How far has Bitcoin fallen? Bitcoin dropped to around $63,000 in early June, its lowest level since February, after a single-session decline of roughly 5% that ranked among its worst days in four months.
What triggered the Bitcoin selloff? A confluence of factors: Strategy's first Bitcoin sale in nearly four years, a large Mt. Gox wallet transfer, record outflows from U.S.-listed spot Bitcoin ETFs over 13 straight days, and escalating geopolitical tensions between the United States and Iran.
Why are Bitcoin ETF outflows significant? Spot ETFs were expected to bring stable institutional capital into Bitcoin. They make buying easier, but they also make selling frictionless. Thirteen consecutive days of outflows, totaling billions of dollars, signal waning institutional demand and can accelerate price declines.
What is Hyperliquid and why is HYPE attracting money? Hyperliquid is a decentralized perpetual futures exchange built on blockchain that operates around the clock for traders outside the United States.
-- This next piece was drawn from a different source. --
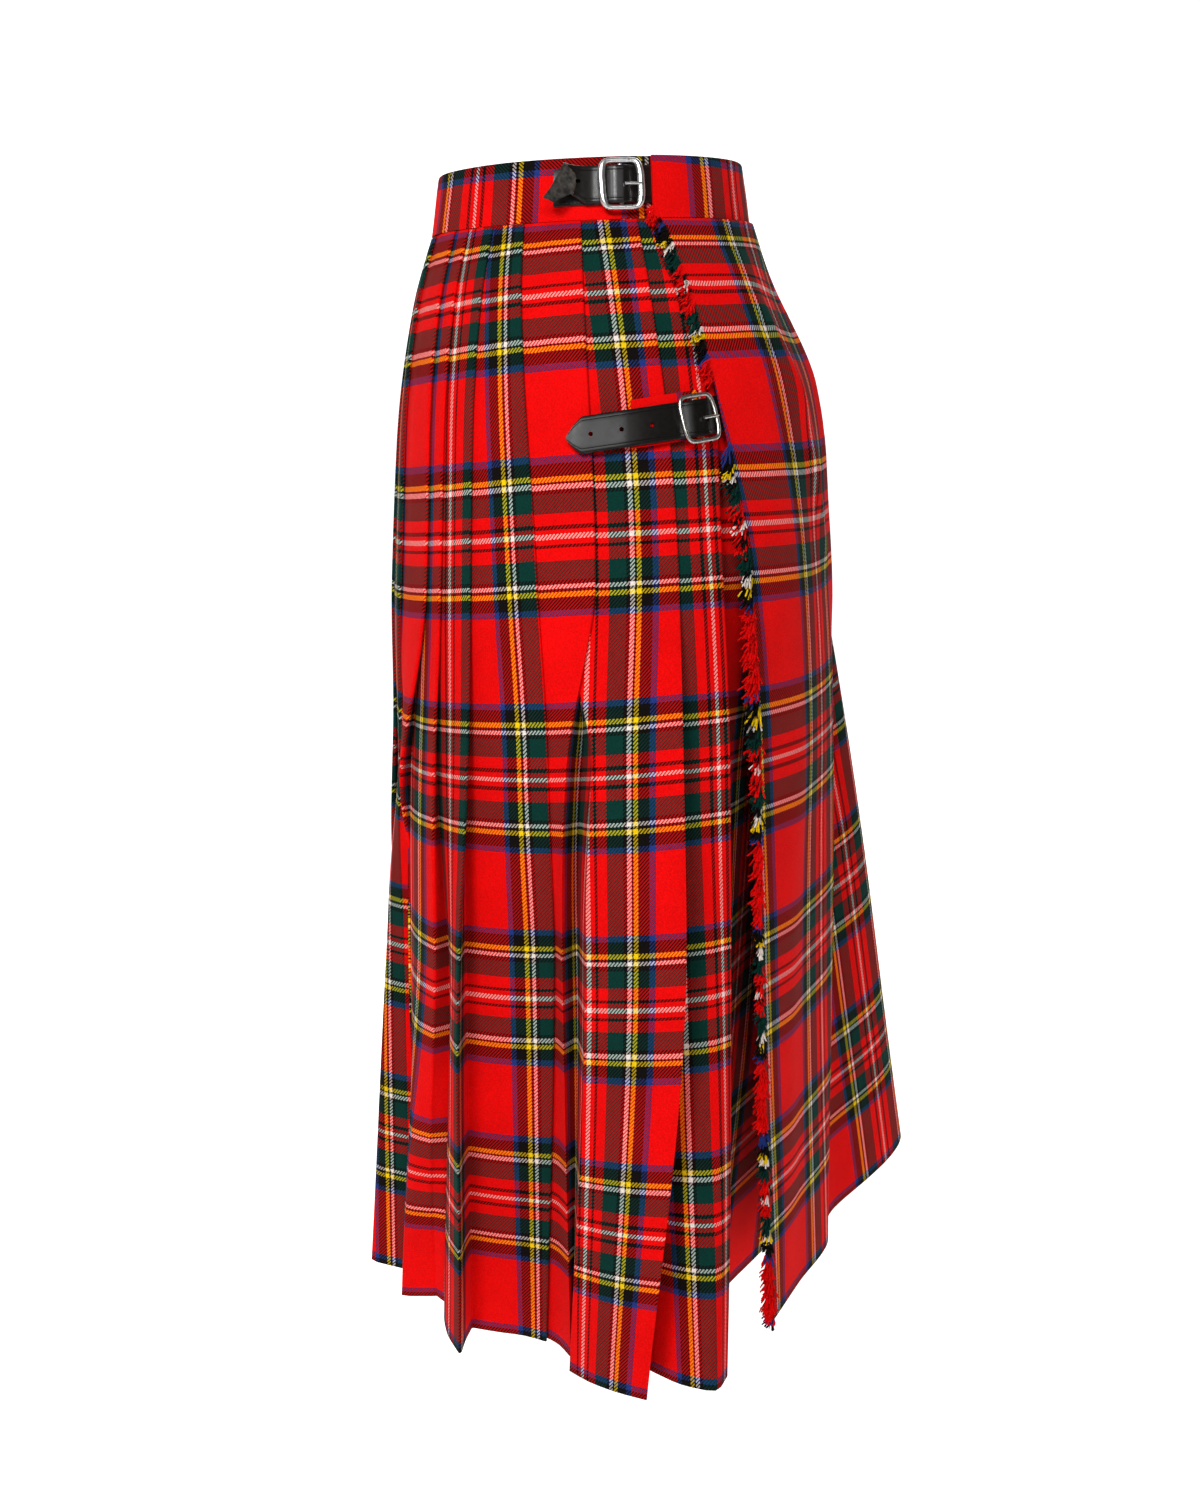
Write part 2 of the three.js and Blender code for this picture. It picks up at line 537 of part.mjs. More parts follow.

Its HYPE token uses a buyback model funded by platform trading fees, creating a direct link between activity and value. HYPE ETFs drew nearly $160 million in inflows within days of launch.
What does the divergence between Bitcoin and HYPE mean? It suggests the crypto market is becoming more discriminating, with investors differentiating assets by their underlying economics rather than treating the entire complex as a single trade. Capital appears to be rotating within crypto toward products with clearer value mechanics rather than leaving the space entirely.